Planetary Forces: Its Effects On Earth and the Stock Market
Using physics, one can calculate the net forces happening on the surface of Earth. This force is known to be the direct cause of tides and other short term natural phenomenon. However, seldom anyone talks about the long term implications of this force and our ecosystem. In this piece, I am going to present an interesting look on its effects on the stock market.
Note: It is important to understand that this has nothing to do with astrology. The net planetary forces on Earth is (mostly) not about the formations of the planets in the sky. So, do not draw any conclusions before you read through the complete article.
Short Term Effects
The most well known effect of the gravitational forces on Earth is the existence of tides. Hence this force is often known as tidal force. The main celestial bodies responsible for tides on Earth are the Moon and the Sun with the rest of the near by planets contributing very minute effects.
Tides has a cyclical behaviour being mainly a function of the moon cycle. For astrology enthusiasts, no it does not align with the full moon or new moon. The highest tides within a lunar cycle do happen near full moon and new moon but they varies in different locations around the world. Geographic situations play an important role here.
This short term cyclical behaviour has an interesting correlation with short term market turns. Following is an example of Dow Jones Industrial Average plotted against the net differential forces on Earth’s surface.
Notice a new swing in the stock market index often happens right after the change in direction of the force it self.
Could this be a coincidence? Of course.
For trading purpose, even if there is a causation relationship it is not precise enough for good risk reward control. The problem with this is that short term volatility can easily overpower the weak underlying short term trend.
Long Term Effects
The long term effects of tidal force is rarely studied. Majority of research papers done on the subject focuses on potential long term effects on weather. The reason behind the idea is that tidal force moves the water in the oceans continuously. A slight changes to the behaviour in the oceans, even to the tune of 0.1% can completely alter the weather system.
Scientists know that there exists a multi-year cycle with the tidal force for a long time. Unluckily, it is not as profitable as studying something like global warming. Hence there is not much interest (nor funding) to support the study of the long term effects of tidal forces.
This is where things getting very interesting. Scientists do not really care much outside of their domain but I do. The cyclical long term climate effects affect food production, frequencies of natural disasters and economic activities (e.g. warmer weather means more people willing to go out shopping). This in turns affect the economies worldwide which happens to show up in the Dow Jones Industrial Average.
Following is the same chart as the first one, but looking from bird’s eye view since 1928.
And let’s zoom in 20 years at a time to see the correlations.
Notice stock market corrections are more easily recovered during those periods for which the tidal force is in the rising phase. When the tidal force is in the falling phase, the stock market has a more difficult time to push higher or recover from the corrections.
One of the key features of this long term cyclical behaviour is that volatility in the stock market always picks up when the amplitude is approaching the peak of the cycle. And that is what we are facing now. The cycle may not be a great predictor of major market turns but it reflects the close relationship of our cyclical weather environment and the way our economic and business cycle going boom and bust.

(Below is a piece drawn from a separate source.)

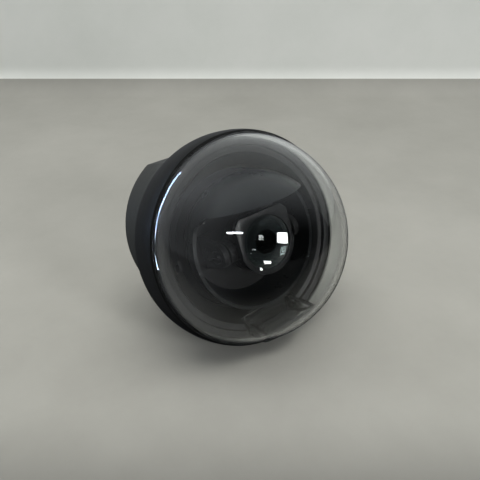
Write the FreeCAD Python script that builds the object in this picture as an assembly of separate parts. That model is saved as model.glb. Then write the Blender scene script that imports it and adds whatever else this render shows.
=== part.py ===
import FreeCAD, Part
import math
import os

# Ball-shaped dome security camera.  Millimetres, +Z from the rear mounting face towards the dome,
# origin at the centre of the rear face, the dome latch towards -Y.

# ---------------------------------------------------------------- driving dimensions
SPHERE_Z = 42.0        # height of the centre shared by the dome and the housing
DOME_R = 50.0          # outside radius of the clear dome
DOME_WALL = 2.1
RIM_Z = 52.65          # height where the dome turns into its skirt
SKIRT_R = 48.85        # outside radius of the skirt
SKIRT_Z = 46.5
BAND_BOTTOM = 32.0
BAND_TOP = 52.4
BAND_BORE = 49.2
LEDGE_TOP = 45.3
LEDGE_BOTTOM = 43.5
BAND_FLOOR = 34.3      # top of the band's own floor plate

REAR_Y = 5.5           # the rear can sits off centre, away from the latch
REAR_R_TOP = 44.3
REAR_R_LOW = 43.6
REAR_FLAT_Y = 43.9     # flat on the side opposite the latch
REAR_FILLET = 7.0
REAR_WALL = 2.5
RECESS_R = 34.0
RECESS_Z = 7.0
FLOOR_Z = 9.5

NOTCH_HALF = 12.8      # half width of the latch notch in the dome
NOTCH_WALL = 2.0
NOTCH_Y_LOW = 37.2     # distance of the notch wall from the axis, at the skirt and at the roof
NOTCH_Y_HIGH = 39.8
NOTCH_ROOF = 65.5

LATCH_HALF = 10.3
LATCH_TOP = 55.5
LATCH_PIVOT_Y = -46.9
LATCH_PIVOT_Z = 47.35
KNUCKLE_R = 1.7
EAR_INNER = 10.6        # the ears that hold the latch pin
EAR_OUTER = 12.5
PIN_R = 1.0
RUN_FIT = 0.05         # radial clearance of a turning fit

BALL_R = 32.0          # outside radius of the liner ball
BALL_Z = 55.0          # its centre, and the height of the tilt axis
BALL_WALL = 1.6
LINER_CUT_Z = 55.5
LINER_CUT_Y = 19.5
DECK_TOP = 36.3
TABLE_BOTTOM = 36.6
TABLE_TOP = 38.6
TABLE_R = 28.0
HUB_R = 11.95
ARM_X = 18.0
ARM_T = 2.5

BARREL_R = 12.0
FACE_Z = 62.5
FACE_TOP = 64.5
FACE_R = 14.5
GLASS_R = 12.0

BOARD_Z = 14.0
BOARD_T = 1.6
BOARD_R = 31.0
PLATE_T = 2.5
PLATE_R = 33.5
PLATE_PCD_R = 25.0
PLATE_HOLE_R = 2.25
STUD_ANGLES = (0, 90, 180, 270)
STUD_PCR = 26.0
BOARD_SCREW_ANGLES = (90, 190, 350)

TRIM_SCREW_X = 37.3
TRIM_SEAT_Z = 39.8      # floor of the screw wells in the trim ring
TRIM_WELL_R = 2.1

HOUSING_SCREWS = [(-34.0, 17.0), (34.0, 17.0), (-26.1, -27.6), (26.1, -27.6)]
BIG = 200.0


# ---------------------------------------------------------------- helpers
def vec(x, y, z):
    return FreeCAD.Vector(x, y, z)


def cyl(r, z0, z1, x=0.0, y=0.0):
    return Part.makeCylinder(r, z1 - z0, vec(x, y, z0))


def cyl_x(r, x0, x1, y, z):
    return Part.makeCylinder(r, x1 - x0, vec(x0, y, z), vec(1, 0, 0))


def tube(r_out, r_in, z0, z1, x=0.0, y=0.0):
    return cyl(r_out, z0, z1, x, y).cut(cyl(r_in, z0 - 1, z1 + 1, x, y))


def box(x0, x1, y0, y1, z0, z1):
    return Part.makeBox(x1 - x0, y1 - y0, z1 - z0, vec(x0, y0, z0))


def ball(r, z, x=0.0, y=0.0):
    return Part.makeSphere(r, vec(x, y, z))


def polygon_face(points):
    return Part.Face(Part.makePolygon(points + [points[0]]))


def turned(profile, x=0.0, y=0.0):
    """A ring or disc turned from (radius, height) points."""
    points = [vec(r, 0, z) for r, z in profile]
    solid = polygon_face(points).revolve(vec(0, 0, 0), vec(0, 0, 1), 360)
    solid.translate(vec(x, y, 0))
    return solid


def prism_x(half_width, profile):
    """A bar along X, |x| < half_width, from (y, z) points."""
    points = [vec(-half_width, y, z) for y, z in profile]
    return polygon_face(points).extrude(vec(2 * half_width, 0, 0))


def fuse(first, *others):
    out = first.fuse(list(others))
    return out.removeSplitter()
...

Maybe, on macro view basis, the core of our economies is still just a function of our natural environment. The technological advancements we have accomplished and the wild political / financial experiments done by the governments and central banks over the past 80 years did nothing to tame this simple natural cyclical behaviour.
On the other hand, I do not really understand the short term correlation myself thus I cannot offer an explanation about that. Could there be a correlation due to human short term cyclical behaviour? Of course but that is a speculation that I have no proof.
As an interesting side note, this long term cyclical behaviour is approximately half the 19 years Chinese solar lunar cycle I explained several years ago.
The Longer Term Cycles
The calculations I have done only takes into account the mass and relative position of the Sun, Earth, moon and the planets. The cyclical behaviour observed is limited to the local influence of the solar system. Since the solar system also move with the rest of the Milky Way galaxy around its center, there are longer term cyclical effects to be considered.
If these more complex factors are taken into account, longer term components can be added but the variations probably take hundreds if not thousands of years to show. Since my interest in the subject is really about trading and I do not have historical market data beyond last 100 years or so, there is no point for me to include the extended factors.
Some premium members asked how did I forecast precisely that the Volatility Index (VIX) would stay strong for couple of months back in the beginning of 2015. I explained at the time that there exists a long term cycle on volatility and commodity prices. This article is a more complete answer to the question and the methodology for which I use to identify the long term cycle and patterns.
One thing important to remember is that the long term cycle cannot be represented by a simple fixed formula. The cycles observed actually varies in length since the positions of the involved celestial bodies are not really in the exact same locations over the years.
Obviously, my interest in studying tidal forces and weather behaviour is not a random act. I was a grain and coffee trader long time ago. Knowing something about the weather can be very useful in trading these markets.